Arts Publications
Topic: RSS Feed"Mabe's disease"
Southern Quarterly, Summer 2003 by Klemmer, Philip Sr, Klemmer, Philip Jr
EACH YEAR I SURVEY MY NEW RESIDENTS to find out why they chose a career in medicine. Indeed, this same question is likely to haunt them during many a late and lonely night on-call, so I figure that they better come to terms with such existential musings. The answers are consistent and predictable. Most young doctors invoke a desire to help others. Of course, my residents tell me what they're supposed to tell me-it's a line that was around long before my days as a medical student, a belief that has almost survived this current age of cynicism.
Most doctors are good people. I have no scandal or intrigue to report from within the hallowed halls of healing. I do believe, however, that none of us may found his hopes for a happy and enlightening career solely on his ability to help others. As long as there are diseases beyond our power and biological mysteries beyond our understanding, a doctor must seek further fulfillment.
During the summer of 1977 I had just come on junior faculty at the University School of Medicine. The emergency room resident had asked me to evaluate a new patient's kidney dysfunction and hypertension. I found Miss Mabe behind the curtain in examining room #10. I didn't need to review her chart, however, to ascertain the true reason for Miss Mabe's emergency room visit. The young woman's face was locked in a mask of chronic pain and despair, its psychological twin. Bodily pain occurs for a reason; it's an alarm that notifies our brain of somatic malfunction, invasion, or external harm. Where did she hurt? Everywhere-arms, legs, hips, hands, back, feet-tone pain.
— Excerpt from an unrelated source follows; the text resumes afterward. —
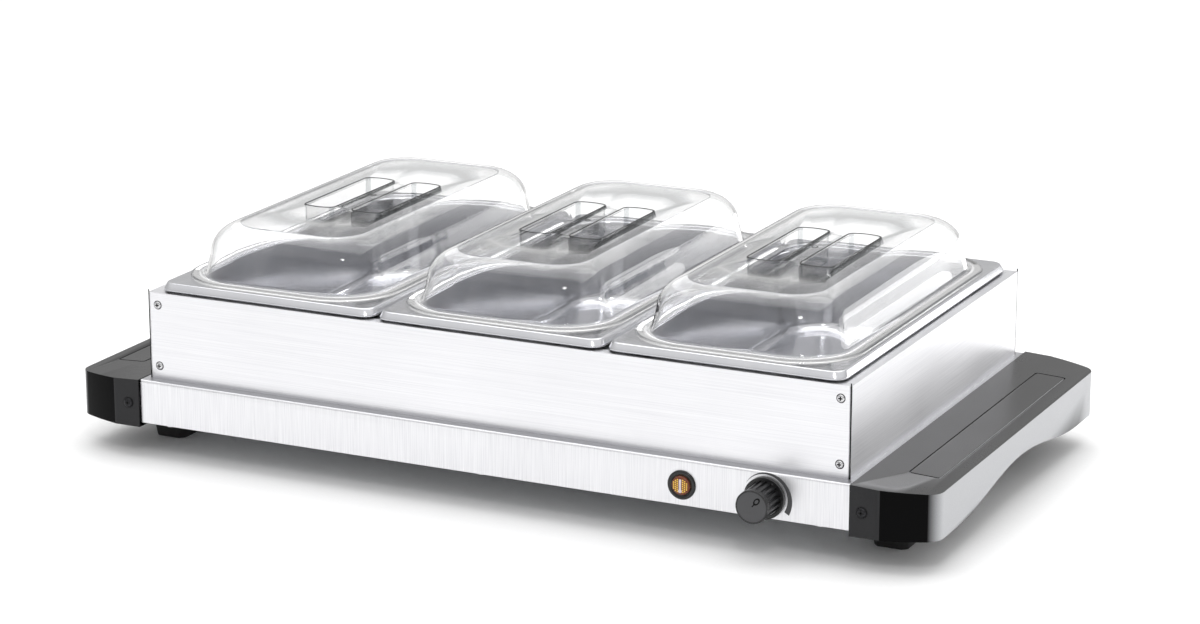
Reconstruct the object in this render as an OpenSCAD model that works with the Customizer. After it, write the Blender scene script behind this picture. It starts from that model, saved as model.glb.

I leafed through the ream of records that I inherited from her family doctor. Miss Mabe had been ill for over a year when she quit searching for answers and relief at a Buncombe County hospital where she worked as an obstetrical nurse. Her file included a series of x-rays. Surely these would illuminate Miss Mabe's mysterious malady and the cause of her pain. Yet her bones looked perfect-well mineralized, as solid as Doric columns. Likewise, her pelvis and vertebrae were free of any abnormality. Whatever disease had afflicted these bones had left no fingerprints at the scene of the crime.
My boss and mentor Dr. McKnitt had practiced medicine before the age of CAT scans, MRIs, and anemia-inducing blood-work. His credo: when searching for a diagnosis, a doctor must first obtain a thorough personal history and perform a careful physical examination. The difference between McKnitt's method and the modern reliance on complicated (and expensive) testing is like the difference between fishing with a hook and fishing with a net. With one you catch a single fish while with the other you risk dredging up the entire ocean floor. I'm no technophobe; in fact, I have welcomed new instruments and laboratory tests into my diagnostic arsenal. My learning curve with gadgets, however, remains hopelessly flat. Last year one of my renal fellows, Jay, gave me his old Palm Pilot that is either broken or very difficult to turn on. I finally exchanged it for a "pad-pilot," a small notebook disguised as a PDA (this way, I can still blend in with the younger crowd during rounds).
When I first arrived at the University in '72 with an invading horde of Yankee medical school graduates, we were given a crash-course in local culture and dialect. I received a small, blue "North Carolina Medical Dictionary" that included such conditions as "Fireballs of the Eucharist" (fibroids of the uterus), "Smiling Mighty Jesus" (spinal meningitis), and "Roaches of the Liver" (cirrhosis). Since I never heard any of these terms actually used, I suspect someone was just trying to haze us northerners. I did, however, hear country folk refer to a small swelling as a "risin'" and a larger one as a "pone" (these are both are baking terms, I believe). I also discovered that North Carolinians are some of the best people around. Dr. McKnitt's understated brilliance, his quiet understanding befit the state whose motto is "esse quam videri" (to be rather than to seem).
Back to 1977: heeding my mentor's advice, I dug for more history from the patient. Miss Mabe did not take medications, she did not smoke, nor did she drink. I didn't actually inquire about the booze, but like a good, southern lady, she responded to my tobacco question with an unsolicited answer about alcohol, assuming that I was searching for sinful behavior rather than a medical diagnosis.
I admitted Miss Mabe to the hospital, figuring that observation might provide some clue as to the nature of her illness. She experienced no fever or weight loss, symptoms that might have portended malignancy or infection. Her thyroid gland was enlarged and blood testing confirmed thyroid hormone deficiency-hypothyroidism. Her fingers were painful and swollen, not at joints, but rather along the shafts of her bones, while her blood pressure remained high and her kidney function sputtered along at 50% of normal. Typically, defining the relationship between blood pressure and kidney function poses a "chicken-and-egg" conundrum. The loss of kidney function could easily result in hypertension, just as high blood pressure may damage the kidney. Causality is key, in medicine as in physics.